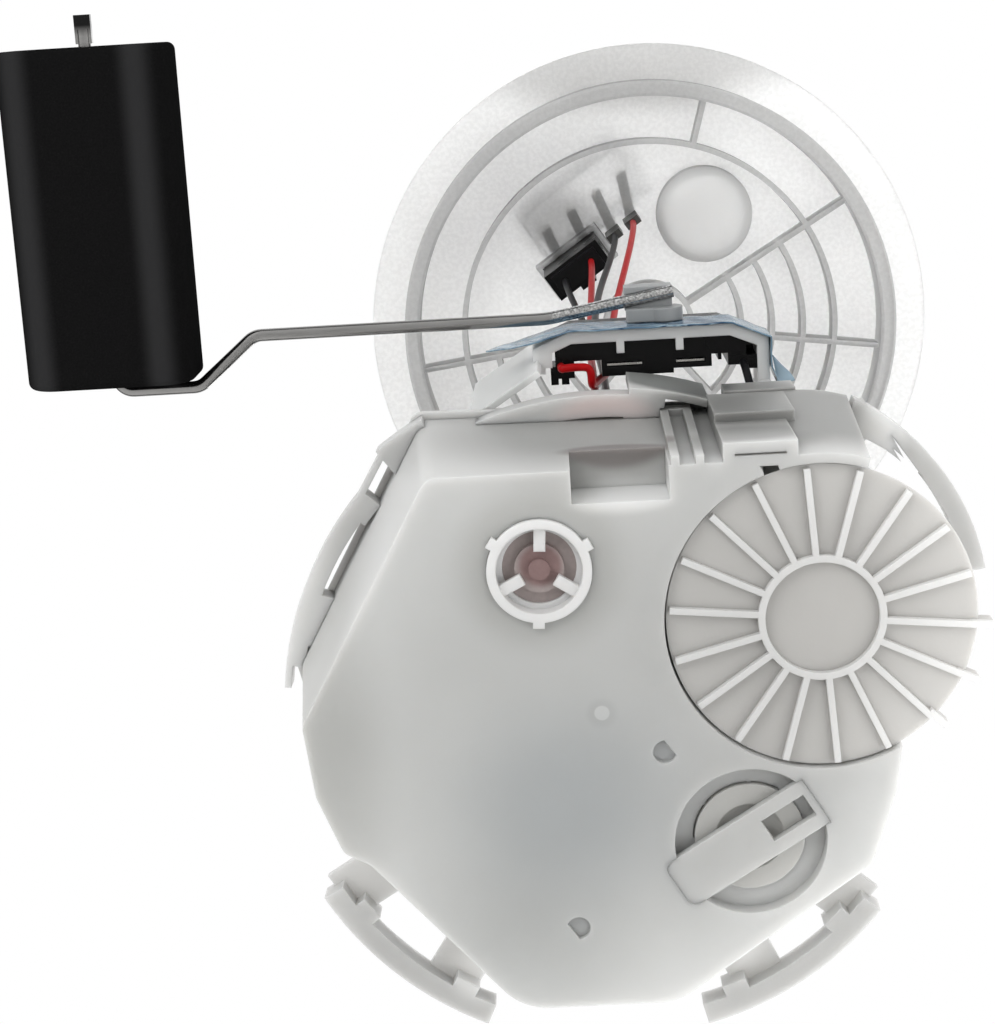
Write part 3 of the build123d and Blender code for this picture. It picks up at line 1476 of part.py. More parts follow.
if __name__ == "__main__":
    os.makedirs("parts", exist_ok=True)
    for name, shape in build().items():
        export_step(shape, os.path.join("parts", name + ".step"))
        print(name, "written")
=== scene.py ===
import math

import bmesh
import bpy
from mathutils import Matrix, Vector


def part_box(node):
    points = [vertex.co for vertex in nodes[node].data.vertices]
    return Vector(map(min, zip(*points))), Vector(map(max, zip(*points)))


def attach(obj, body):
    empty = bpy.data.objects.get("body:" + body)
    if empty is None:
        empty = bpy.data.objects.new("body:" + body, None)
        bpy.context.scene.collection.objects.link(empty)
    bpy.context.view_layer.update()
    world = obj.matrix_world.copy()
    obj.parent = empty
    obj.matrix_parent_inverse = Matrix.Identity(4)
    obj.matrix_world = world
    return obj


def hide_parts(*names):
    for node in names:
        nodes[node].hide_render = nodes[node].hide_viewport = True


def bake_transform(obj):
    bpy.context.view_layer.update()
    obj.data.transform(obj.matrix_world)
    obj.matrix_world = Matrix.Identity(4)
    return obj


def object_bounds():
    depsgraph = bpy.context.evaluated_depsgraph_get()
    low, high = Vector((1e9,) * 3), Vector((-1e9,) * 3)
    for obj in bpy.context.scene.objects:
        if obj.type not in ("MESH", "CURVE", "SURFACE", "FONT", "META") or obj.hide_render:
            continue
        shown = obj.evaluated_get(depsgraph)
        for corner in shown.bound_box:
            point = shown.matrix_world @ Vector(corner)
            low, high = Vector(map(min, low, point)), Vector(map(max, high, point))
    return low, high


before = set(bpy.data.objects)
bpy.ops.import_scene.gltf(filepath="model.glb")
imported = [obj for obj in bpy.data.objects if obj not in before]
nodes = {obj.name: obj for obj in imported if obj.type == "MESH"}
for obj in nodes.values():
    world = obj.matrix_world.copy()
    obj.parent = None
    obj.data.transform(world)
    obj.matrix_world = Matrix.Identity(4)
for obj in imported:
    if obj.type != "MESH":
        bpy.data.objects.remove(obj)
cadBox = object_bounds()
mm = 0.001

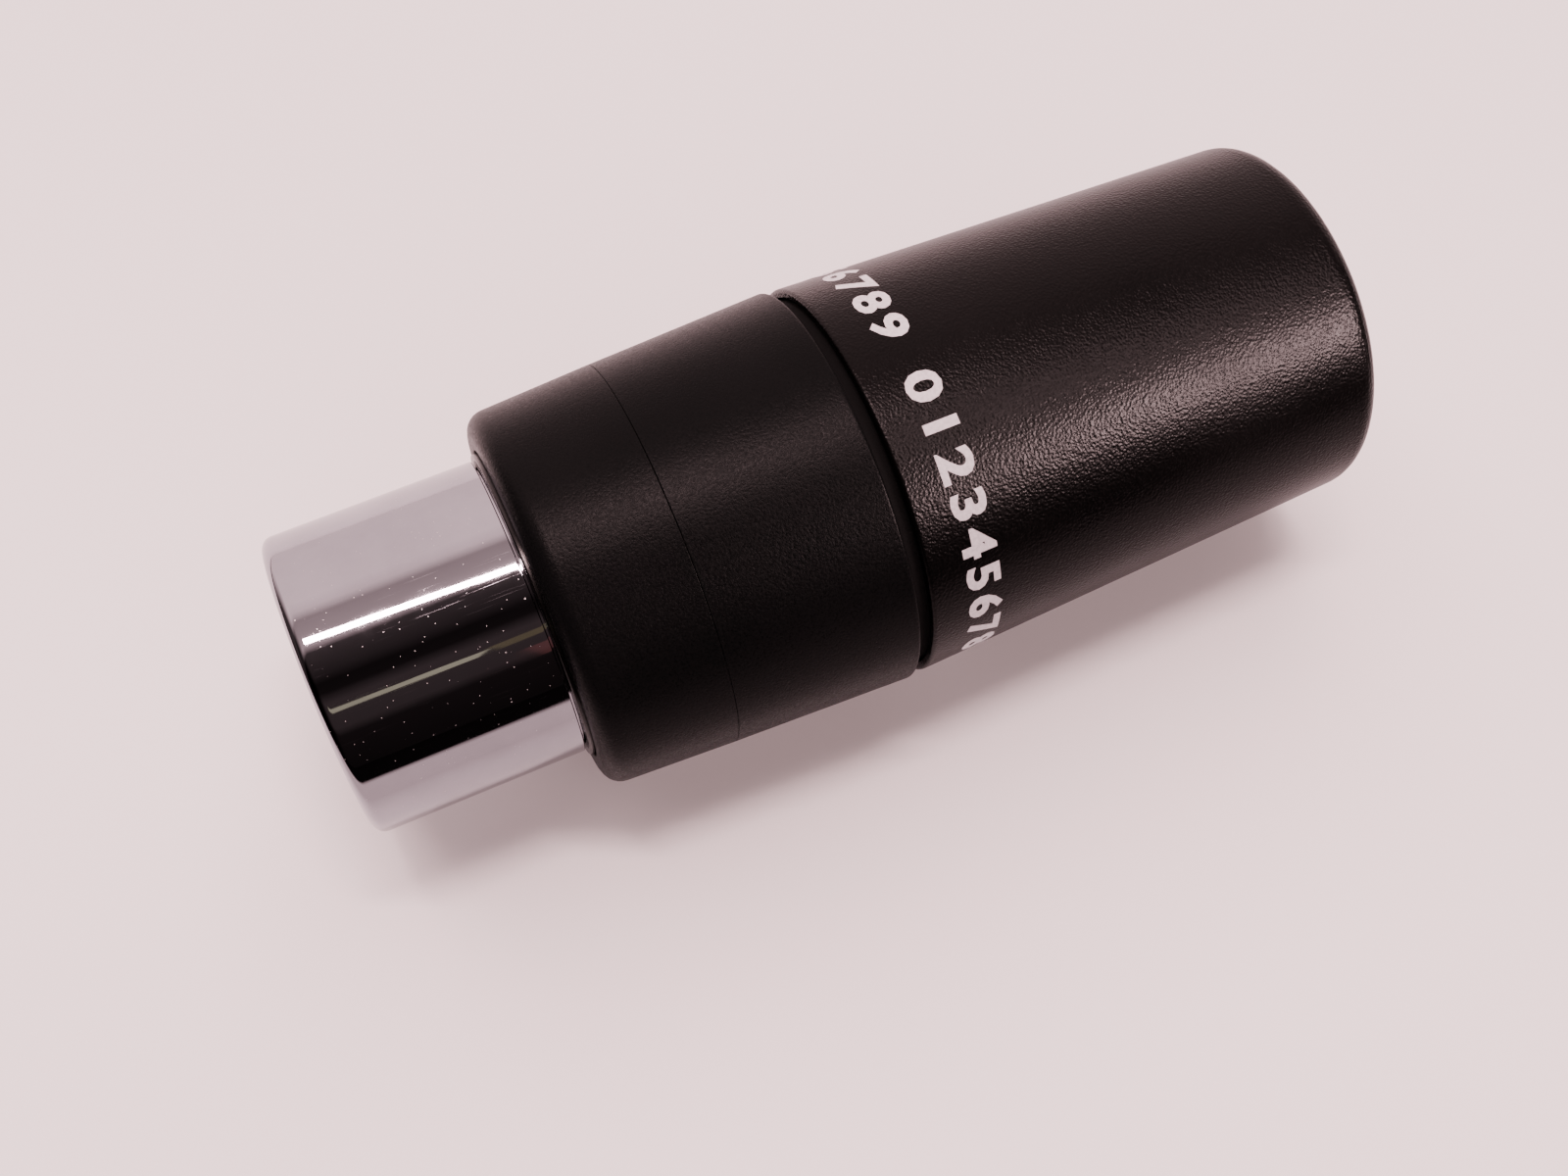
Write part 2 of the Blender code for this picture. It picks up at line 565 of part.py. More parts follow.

═══

Exercise aim
Everything from the line that contains "points = [vertex.co" to the line that contains "return low, high" must be transcribed exactly, both end lines included.

Response for this exercise
    points = [vertex.co for vertex in nodes[node].data.vertices]
    return Vector(map(min, zip(*points))), Vector(map(max, zip(*points)))


def attach(obj, body):
    empty = bpy.data.objects.get("body:" + body)
    if empty is None:
        empty = bpy.data.objects.new("body:" + body, None)
        bpy.context.scene.collection.objects.link(empty)
    bpy.context.view_layer.update()
    world = obj.matrix_world.copy()
    obj.parent = empty
    obj.matrix_parent_inverse = Matrix.Identity(4)
    obj.matrix_world = world
    return obj


def hide_parts(*names):
    for node in names:
        nodes[node].hide_render = nodes[node].hide_viewport = True


def bake_transform(obj):
    bpy.context.view_layer.update()
    obj.data.transform(obj.matrix_world)
    obj.matrix_world = Matrix.Identity(4)
    return obj


def object_bounds():
    depsgraph = bpy.context.evaluated_depsgraph_get()
    low, high = Vector((1e9,) * 3), Vector((-1e9,) * 3)
    for obj in bpy.context.scene.objects:
        if obj.type not in ("MESH", "CURVE", "SURFACE", "FONT", "META") or obj.hide_render:
            continue
        shown = obj.evaluated_get(depsgraph)
        for corner in shown.bound_box:
            point = shown.matrix_world @ Vector(corner)
            low, high = Vector(map(min, low, point)), Vector(map(max, high, point))
    return low, high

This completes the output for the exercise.